Fannie Mae rose 30 cents, or 1.1 percent, to $27.27 today in New York Stock Exchange composite trading. Freddie Mac declined 12 cents to $25.09.

Fannie Mae, while eying ``major opportunities'' for investment, plans to manage its capital ``very conservatively'' and expand its business of guaranteeing mortgage bonds faster than its portfolio of home loans and mortgage-backed securities, Chief Executive Officer Daniel Mudd said.

The ``number one priority is capital,'' Mudd said in a conference call with analysts. ``Capital remains king.''

The extra yield, or spread, above benchmark rates that investors demand to buy mortgage-backed securities guaranteed by the companies fell in anticipation of increased demand. Spreads have been near the highest since the 1980s, according to UBS AG analysts, translating to rising mortgage rates for new prime mortgages of $417,000 or less.

The difference between yields on the Bloomberg index for Fannie Mae's current-coupon 30-year fixed-rate mortgage bonds and 10-year U.S. government notes declined about 7 basis points to about 182 basis points. A basis point is 0.01 percentage point.

Stricter Oversight

The decision by Ofheo brings more than three years of remedial oversight closer to an end. The agency tightened constraints after accounting errors caused the firms to restate results. Fannie Mae and Freddie Mac were ordered to fix their accounting and report timely, audited annual earnings by March.

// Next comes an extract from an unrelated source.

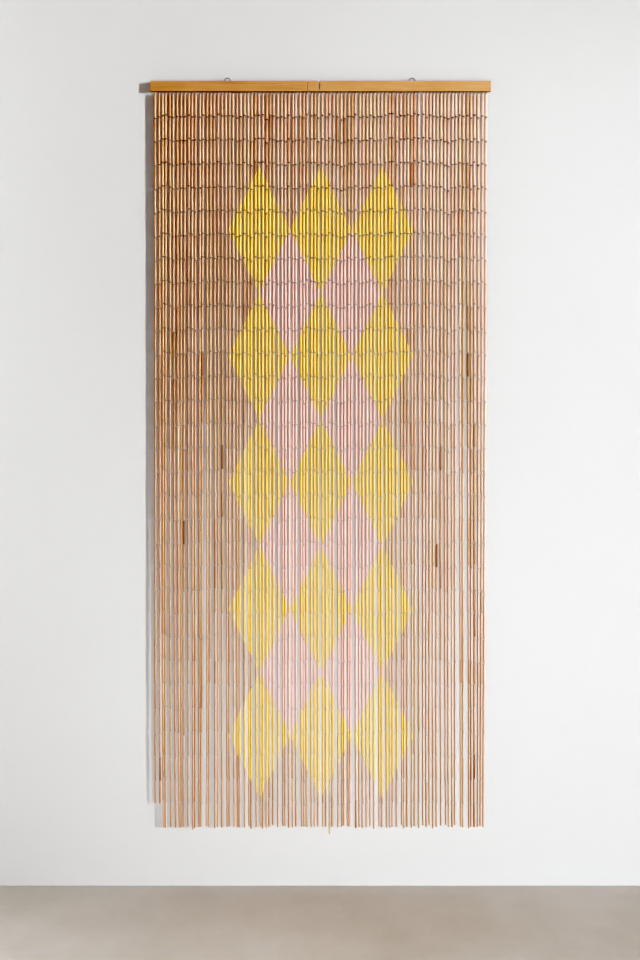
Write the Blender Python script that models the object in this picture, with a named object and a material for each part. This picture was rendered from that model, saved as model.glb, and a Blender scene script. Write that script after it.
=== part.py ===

Ofheo on Sept. 19 raised the portfolio limit at each company to $735 billion for the third quarter and granted a 2 percent increase over the next year as part of the Bush administration's response to the deepening housing slump.

Even without a removal of the limits, Fannie Mae and Freddie Mac ``could grow their portfolios by about $100 billion for the next six months and not hit our constraints, so we have not been constraining them through this year,'' Ofheo Director James Lockhart told the Senate Banking Committee on Feb. 8.

Not Enough

The companies' self-restraint has prompted criticism from Senator Charles Schumer and other lawmakers who want Fannie Mae and Freddie Mac to expand purchases of mortgages and help revive the housing market.

The companies ``have a responsibility to use this flexibility to assist those homeowners most in need, period,'' Schumer, a New York Democrat, said in a statement today.

The removal of the portfolio limits ``does not help the credit markets,'' Doug Dachille, who oversees $7 billion in fixed-income investments as chief executive officer of First Principles Capital Management LLC in New York, wrote in a note today. With Fannie Mae and Freddie Mac reporting rising credit losses, ``the binding constraint to the growth of the portfolios is not the Ofheo caps but'' the Ofheo requirement the companies set aside 30 percent more reserve capital than normal.

Fannie Mae's loss for the fourth quarter was its second in a row. Freddie Mac is likely to report a loss tomorrow, according to the average estimate of 12 analysts surveyed by Bloomberg.

More Capital?

Ofheo said it won't lift the reserve capital mandate until it's satisfied with the companies' finances.

``The approach and timing of this decrease will also include consideration of the financial condition of the company, its overall risk profile, and current market conditions,'' Ofheo said.

Fannie Mae, which raised about $7 billion in a preferred shares offerings in December, said today it may need to sell more stock or assets to keep shore up capital. The company's $724 billion portfolio on Dec. 31 was $18 billion below its cap.

Federal Reserve Chairman Ben S. Bernanke today urged the companies to expand their reserves.

``We would certainly encourage them to raise capital,'' Bernanke said in testimony to the House Financial Services Committee in Washington.

The need to bolster capital against the worsening housing market will inhibit growth this year, said Paul Miller, an analyst at Friedman Billings Ramsey & Co. in Arlington, Virginia. He downgraded the stock to ``underperform'' on Feb. 25.

``For me to get very comfortable in recommending this stock, I'd like to see something above $15 billion in capital raising,'' Miller said.